Des conditions de semiclandestinité
Traditionnellement, la Flandre se montre rigide face aux problématiques migratoires là où les francophones prônent une certaine tolérance. Mais aujourd’hui, chacun sait qu’un geste en faveur des sans-papiers sera qualifié d’appel d’air par l’extrême droite. Et personne ne veut être accusé d’avoir assis le Vlaams Belang en position de premier parti national.
Ce calcul politique, qui contribue à maintenir de 100.000 à 150.000 sans-papiers dans une semi-clandestinité, est dénoncé par la société civile. Mehdi Kassou, le porte-parole de la Plate-forme citoyenne de soutien aux réfugiés, déplore que les partis du gouvernement, tant francophones que néerlandophones, se réfugient dans une position attentiste au motif qu’il ne faut pas faire le lit des extrémistes.

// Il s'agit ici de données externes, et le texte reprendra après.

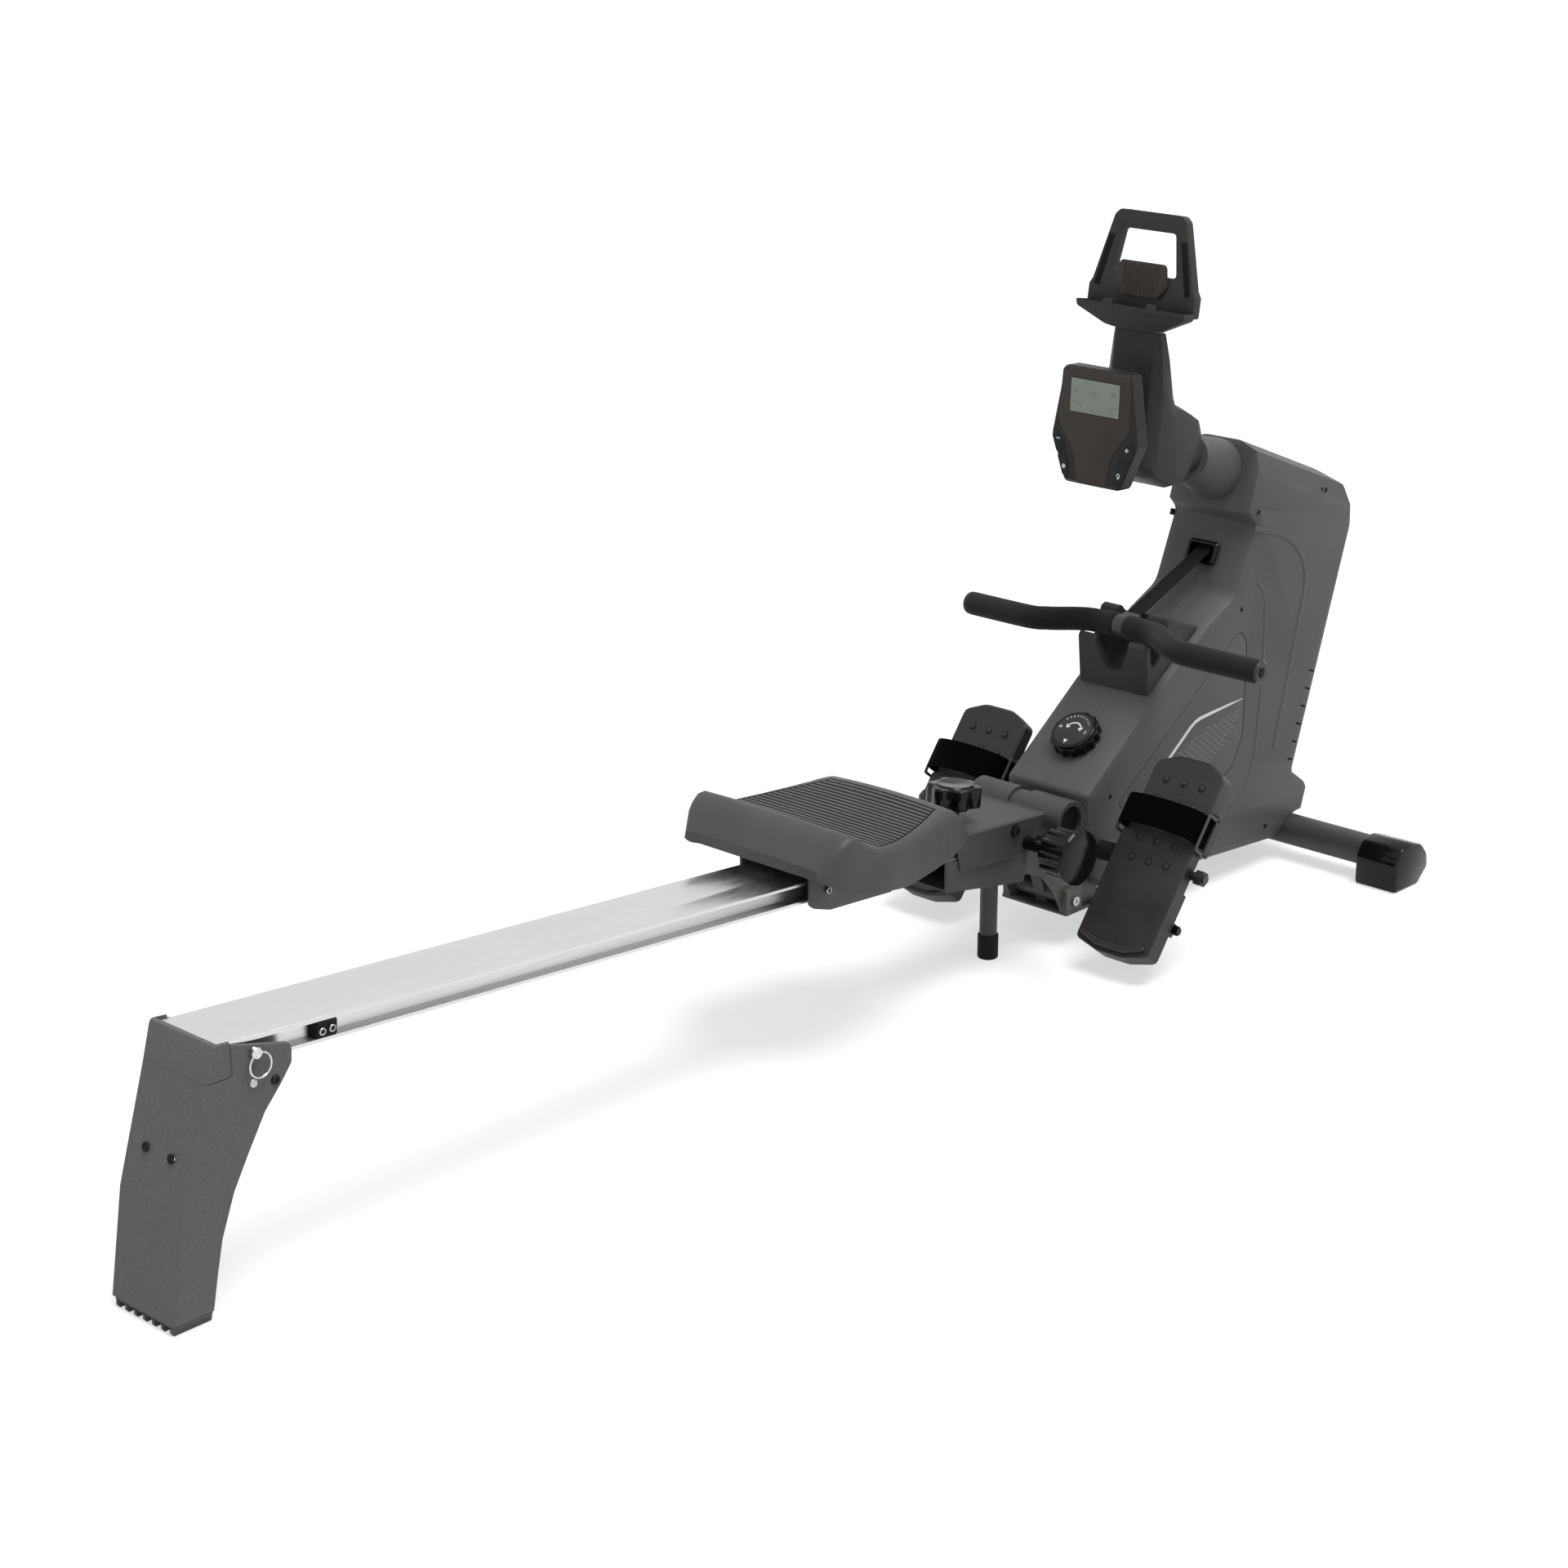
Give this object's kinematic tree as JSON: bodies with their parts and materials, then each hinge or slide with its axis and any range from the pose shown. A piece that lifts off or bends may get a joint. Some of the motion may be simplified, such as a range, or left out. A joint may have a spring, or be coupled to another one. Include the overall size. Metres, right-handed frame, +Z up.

«J'ai un peu l'impression que tous les partis pensent avec le fantôme de la N-VA et du Vlaams Belang dans la pièce. Tout le monde pense que tout positionnement sur la migration risque de devenir un coup de pouce au Vlaams Belang et à la N-VA». Mehdi Kassou regrette un «silence morbide».
Côté chiffres, la pandémie et le premier confinement avaient marqué une pause dans l’enregistrement des demandes d’asile. Mais celles-ci sont désormais reparties à la hausse, et la réouverture des frontières à la faveur des vacances d’été devrait alimenter a fortiori le flux migratoire.
Comment sortir de cet imbroglio? Le secrétaire d’Etat Sammy Mahdi évoque une «zone neutre» pour accompagner les grévistes de la faim. Ajoutant que, «dans une série de cas, cela signifiera qu’il faudra une procédure de retour».
Pratiqués depuis des décennies par la Belgique, les «éloignements» – les retours forcés ou volontaires – ont été au coeur de la politique migratoire du précédent gouvernement dirigé par le libéral francophone Charles Michel. L'ex-secrétaire d'Etat N-VA Theo Francken en avait fait une véritable croisade. Sans réussir pour autant à régler une question schizophrénique où s'opposent la nécessité de faire respecter la loi et celle qui impose d’être en accord avec les valeurs démocratiques et humanistes que l’on dit défendre.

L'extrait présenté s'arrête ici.